= Brigitte Duclos =

Australian television and radio presenter

Brigitte Duclos (born 13 December 1964) is an Australian television and radio presenter.

==Personal life==
Duclos, one of three sisters, was educated at Shelford Girls' Grammar.

In December 2007, Duclos announced that she had split with husband Michael Thomson. They have two children together.

Most recently her partner was Sam Westaway, a renowned Melbourne media power broker.

==TV career==

Duclos began her media career in television in 1986 when she joined ATV-10 after finishing an Applied Science degree at the Footscray Institute of Technology.

Her major in Physical Education led to her immediate appointment as sports reporter, establishing herself as among the first female sports journalists in Australia. Specialising in tennis and golf, she covered all major tournaments, including the Australian Open in both sports.

Duclos spent two years as an on-the-road reporter for Ten Eyewitness News. She also presented weather, national news updates and, occasionally, Ten's Morning News.

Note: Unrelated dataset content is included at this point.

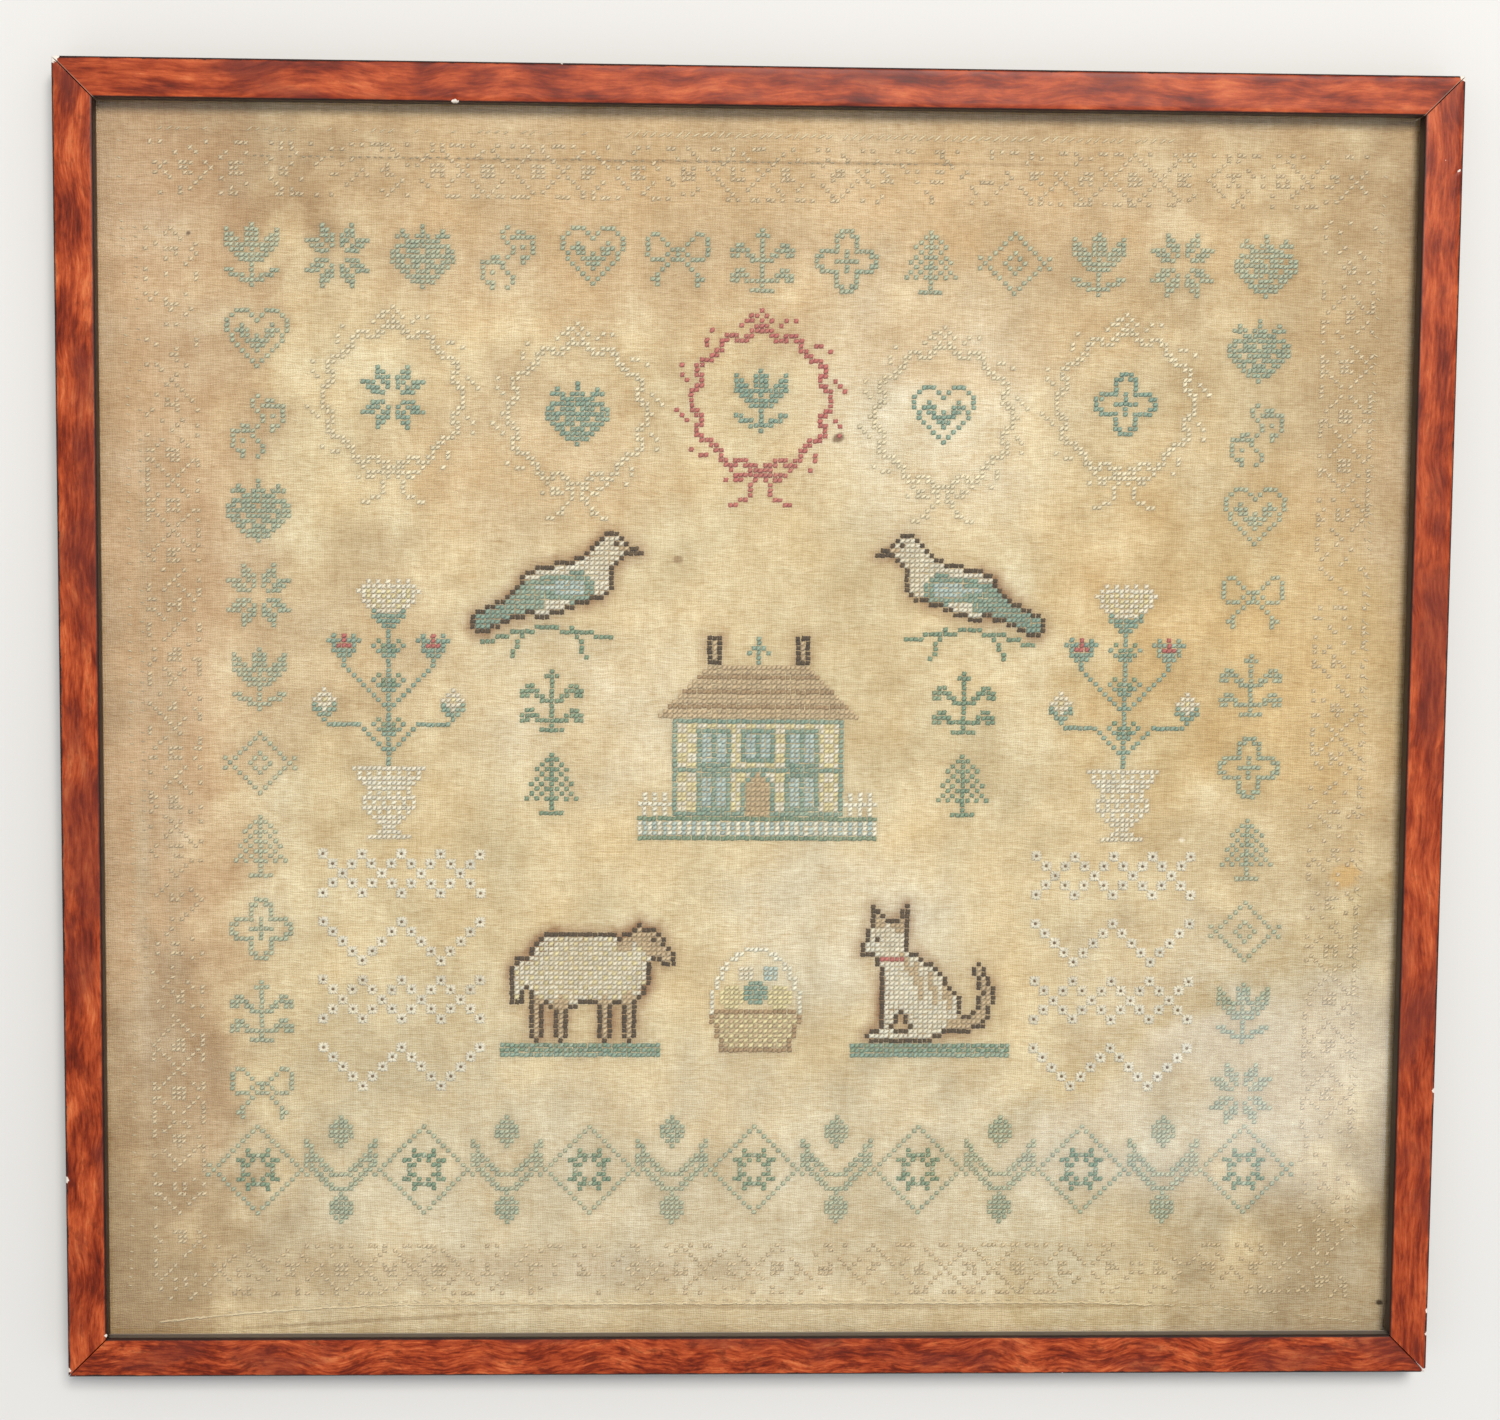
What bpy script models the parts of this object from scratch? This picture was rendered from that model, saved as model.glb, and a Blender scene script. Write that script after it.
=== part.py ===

Duclos also reviewed movies on Network Ten's national Saturday morning show "Video Hits", and has established a successful career as a host and guest speaker at many business and entertainment functions and has been a regular columnist with the Herald Sun's Sunday Magazine.

She is also famous for pulling yellow cards or red cards on her co-hosts or guests when they say anything that could be construed as bad language (especially around school drop-off times).

In 2006, Duclos was one of the contestants on the Network Ten special Australia's Brainiest Radio Star.

== Radio career ==

=== Triple M ===
In April 1992, Duclos took on the role of morning news reader for Melbourne's Triple M radio breakfast show, The Richard Stubbs Breakfast Show, and with her fun sense of humour and natural "chatty" personality she became part of the Breakfast Show team within four months.

After four years of breakfast radio on Triple M, Duclos in 1997 joined drive show, The Grill Team, sharing the microphone with Dermott Brereton and her former Network Ten colleague Eddie McGuire. She quickly established herself as a strong, quick witted, lovable "lady" of the trio, not afraid to give her opinion and equally not afraid to joust with the boys.

The Cage was a long-running breakfast radio show which aired in Australia (in Melbourne) on Triple M, part of the Austereo Radio Network. Each host (Peter Berner, Brigitte Duclos, James Brayshaw, Matt Parkinson and Mike Fitzpatrick), had a nickname which they use as their on-air moniker, although they also use their real names. Brigitte is sometimes known as 'Bridge' or 'Top Flight' by her co-hosts.

=== Mix 1011 ===
In 2008, Duclos joined Mix 1011 breakfast show titled Two Women & a Metro alongside Tom Gleeson. In early 2010 Gleeson left the morning breakfast show and was replaced by Anthony 'Lehmo' Lehmann.

=== Gold 104.3 ===
In December 2011, Australian Radio Network announced that Lehmann and Duclos would move to present Brig & Lehmo for Breakfast on Gold 104.3 replacing Grubby & Dee Dee. In November 2015, it was announced that Duclos' contract at Gold 104.3 would not be renewed. She was replaced by FOX FM presenter Jo Stanley.

=== ABC Radio Melbourne ===
In November 2024, ABC announced that Duclos will host Afternoons on ABC Radio Melbourne replacing Trevor Chappell.